Samochód korzysta z doładowanej kompresorem 6.2-litrowej jednostki V8. Podobnie jak w Jeepie, za przeniesienie napędu na obie osie odpowiada 8-stopniowa automatyczna przekładnia firmy ZF. Napęd ma kilka trybów do wyboru: Auto, Sport, Track, Snow, Tow, Eco i Valet. System przeniesienia napędu rozdziela moment obrotowy między koła w zakresie od 30:70 do 50:50 (przód/tył). Zmodyfikowano też nastawy zawieszenia i zastosowano opony Pirelli.
Fot. dodge.com / Dodge Durango SRT Hellcat
Durango SRT Hellcat przyspiesza od 0 do 96 km/h w 3,5 s i rozpędza się do 290 km/h (tak samo jak Jeep). Na przejechanie 1/4 mili potrzebuje 11,5 s. Seryjne w wersji Hellcat hamulce Brembo pozwalają zatrzymać tego kolosa z 60 mph (96 km/h) na dystansie raptem 35 m. Mowa tu przecież o ponad 5-metrowym, ważącym grubo ponad 2 tony SUVie!
Co więcej, Durango SRT Hellcat może holować przyczepę o masie niemal 4 ton! Samochód pomieści nawet 7 pasażerów. Na rynku amerykańskim samochód może kosztować około 83 000 dolarów, natomiast w Polsce trzeba liczyć się z kwotą na poziomie około 550 tys. zł. Trzeba jednak przyznać, że auto ma coś w sobie.

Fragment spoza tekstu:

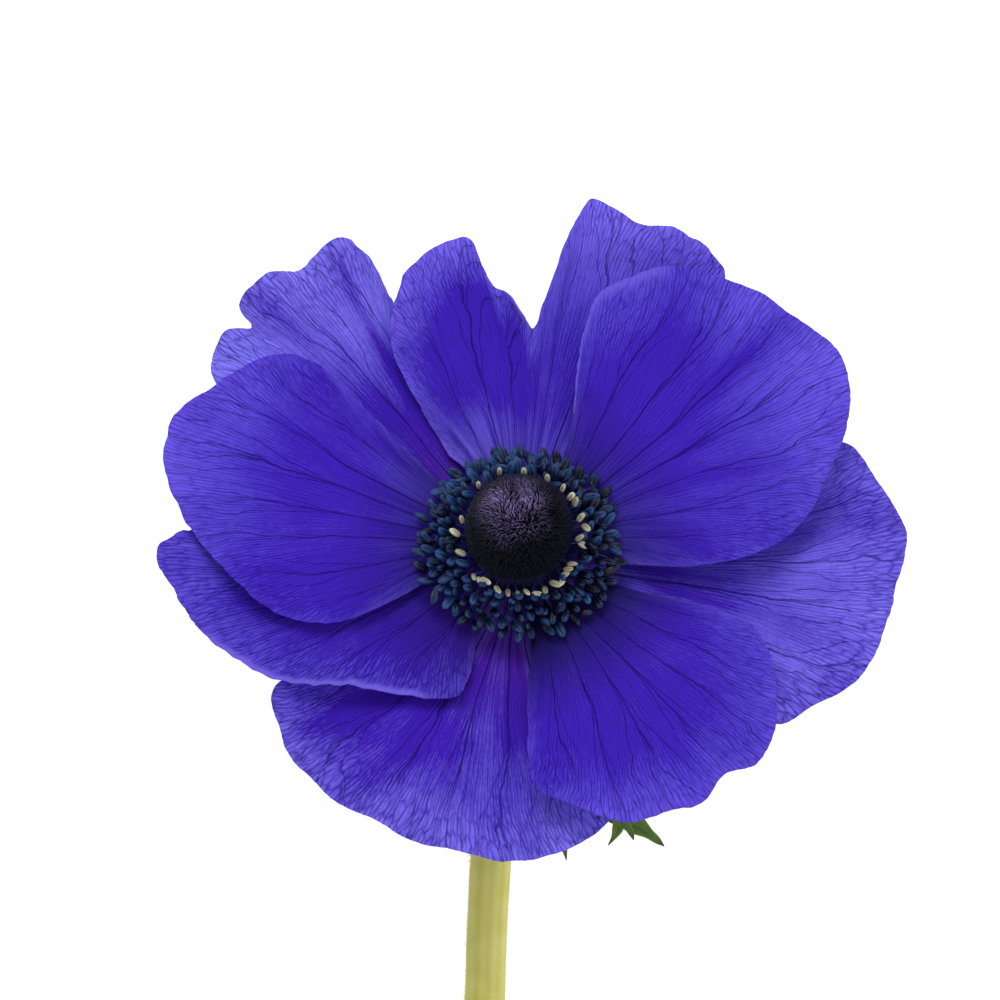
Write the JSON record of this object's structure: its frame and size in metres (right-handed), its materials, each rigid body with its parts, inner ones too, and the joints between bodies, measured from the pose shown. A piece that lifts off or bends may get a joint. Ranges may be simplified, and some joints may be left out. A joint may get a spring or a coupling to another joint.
{
  "type": "anemone flower",
  "caption": "Cut anemone lying on its stem: waved tepals in layers round a dark dome of carpels with rings of stamens, and divided bracts behind the bloom.",
  "frame": {"origin": "under the middle of the whole, on the surface that the flower lies on", "axes": "+Z up from the surface, +Y from the cut end of the stem towards the bloom, +X to the right of the bloom seen from above with +Y up"},
  "size_m": [0.085, 0.163, 0.0329],
  "materials": {
    "stem": "satin",
    "bract": "matte",
    "tepal": "matte",
    "stamen_dark": "matte",
    "stamen_pale": "matte",
    "carpel": "matte"
  },
  "bodies": {
    "root": {"stem": "stem", "bract_right": "bract", "bract_left": "bract", "bract_upper": "bract", "tepal_inner_right": "tepal", "tepal_inner_left": "tepal", "tepal_inner_lower": "tepal", "tepal_middle_top": "tepal", "tepal_middle_left": "tepal", "tepal_outer_top_left": "tepal", "tepal_outer_right": "tepal", "tepal_outer_bottom": "tepal", "stamens_dark": "stamen_dark", "stamens_pale": "stamen_pale", "dome": "carpel"}
  },
  "joints": []
}
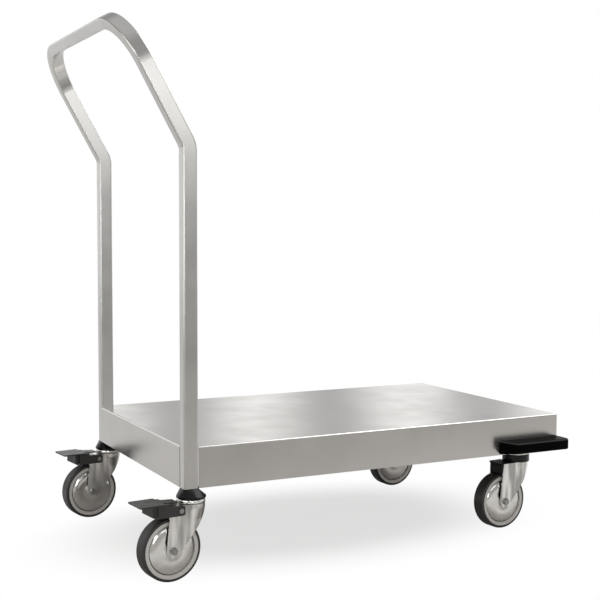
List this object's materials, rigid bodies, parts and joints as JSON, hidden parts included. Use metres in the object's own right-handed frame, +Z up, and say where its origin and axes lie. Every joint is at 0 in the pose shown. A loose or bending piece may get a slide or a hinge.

Ciekawostka – Challenger SRT Super Stock
Fot. dodge.com / Dodge Challenger SRT Super Stock
Jako ciekawostkę wspomnimy także o Challengerze SRT Super Stock, który zadebiutował wraz ze wspomnianym Durango. Samochód korzysta z tej samej jednostki, którą podkręcono do 818 KM i 959 Nm. Dodge podkreśla, że samochód zaprojektowano w stylu ekstremalnej wersji Demon. Popularny muscle car przyspiesza od 0 do 100 km/h w 3,5 s i rozpędza się do 270 km/h. Pokonanie 1/4 mili zajmuje mu 10,5 sekundy. Challenger SRT Super Stock otrzymał specjalne ogumienie do wyścigów po prostej, stąd też relatywnie „mała” prędkość maksymalna.